Once some boys in my class decided to lock the ‘geometrical drawing’ master out by shutting all windows and the louver-door in a classroom immediately underneath the College clock. Earning a reputation as a bunch of notorious ‘incorrigibles’ who were being transferred from one room to another after every act of mischief, teachers were naturally thrown into perplexity not knowing where we were.
It happened to be the last period of the day and boys managed to hold up till the final ten minutes in complete darkness until a curious student slightly shifted louvers in a window to take a glimpse when the particular teacher was in the corridor, very next to the classroom and walking in a haze.
An excited voice within the classroom shouted “shut it…. shut it.. Men!” which gave a clue to the master where we were hiding. Within minutes a thundering voice was heard saying : “Open the bloody door” with a forceful kick which nearly flung the door open. Someone in the classroom announced: “Don’t open… don’t open,” but the enraged voice thundered even louder: “Never you mind, open the bloody d…..o …..o… r……..!” . Fuming Principal entered the classroom like a rocket with a long cane.
Sorrow amidst fun
Gnashing his teeth, the Principal wanted to know who was responsible for the loutish act. Dead silence of unity prevailed as usual and the final result being we all received three cane lashings on our buttocks.
In the midst of the hullaballoo the final bell to dismiss the college went off and we were detained for 45 minutes after school, for which poor teacher too had to hang around with us.
As much as fun and disorderly behaviour, we experienced the most tragic moment in our time when one of our beloved teachers committed suicide inside the laboratory by swallowing a concentrated concoction of acid. That morning the teacher walked up and down across the classroom in a pensive mood. At 2.45 pm there was pandemonium and everyone rushed towards the laboratory with the news of a suicidal incident.
Later we learnt that our master had befriended the lab technician in advance and diplomatically done his homework. On this particular afternoon, sending the lab technician out to buy some cigarettes, he swallowed a concoction of noxious acid.
It was a frightful scene to watch when a senior prefect (the late Ronnie Abeysinghe) carried the dying teacher on his arms like a child.

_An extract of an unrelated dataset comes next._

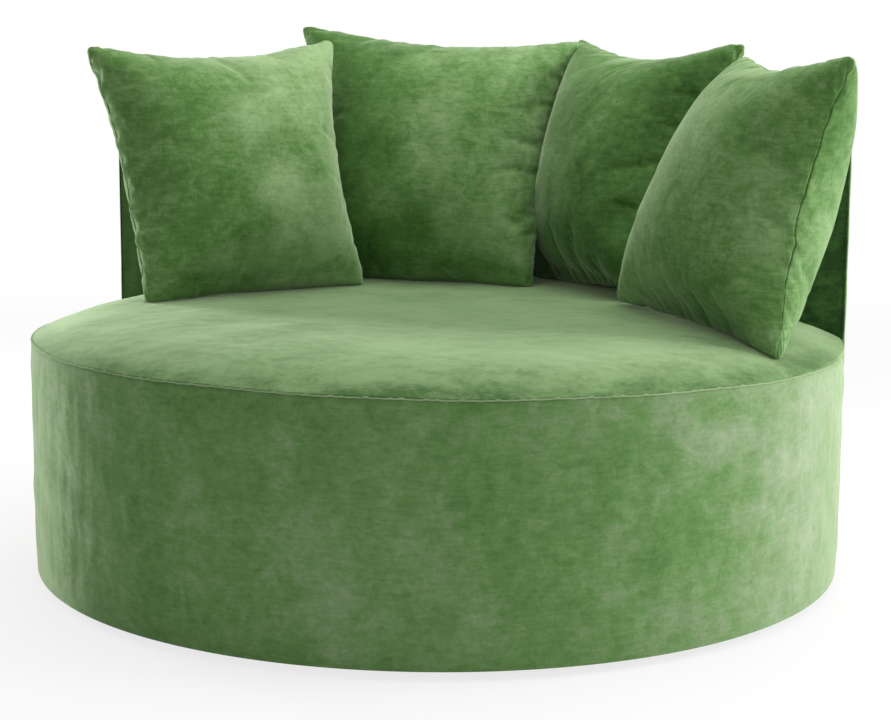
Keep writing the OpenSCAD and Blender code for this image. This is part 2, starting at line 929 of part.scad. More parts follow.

Some antidote had been administered immediately inside the lab but his tongue had completely dissolved along with part of the clothes he was wearing. He was rushed immediately to Lunawa Hospital where he died, but such madness and sadness is ingrained in our memory as the worst experience at PWC.
It gives me the shivers, even today, when I evoke that horrible scene. The feeling that remains with me is that despite this misfortune, he was a great teacher even though he may have had his own reasons for doing what he did….something like taking his own life! I wish we were old enough for him to have been able to talk to us. Or we could have been there to help him out.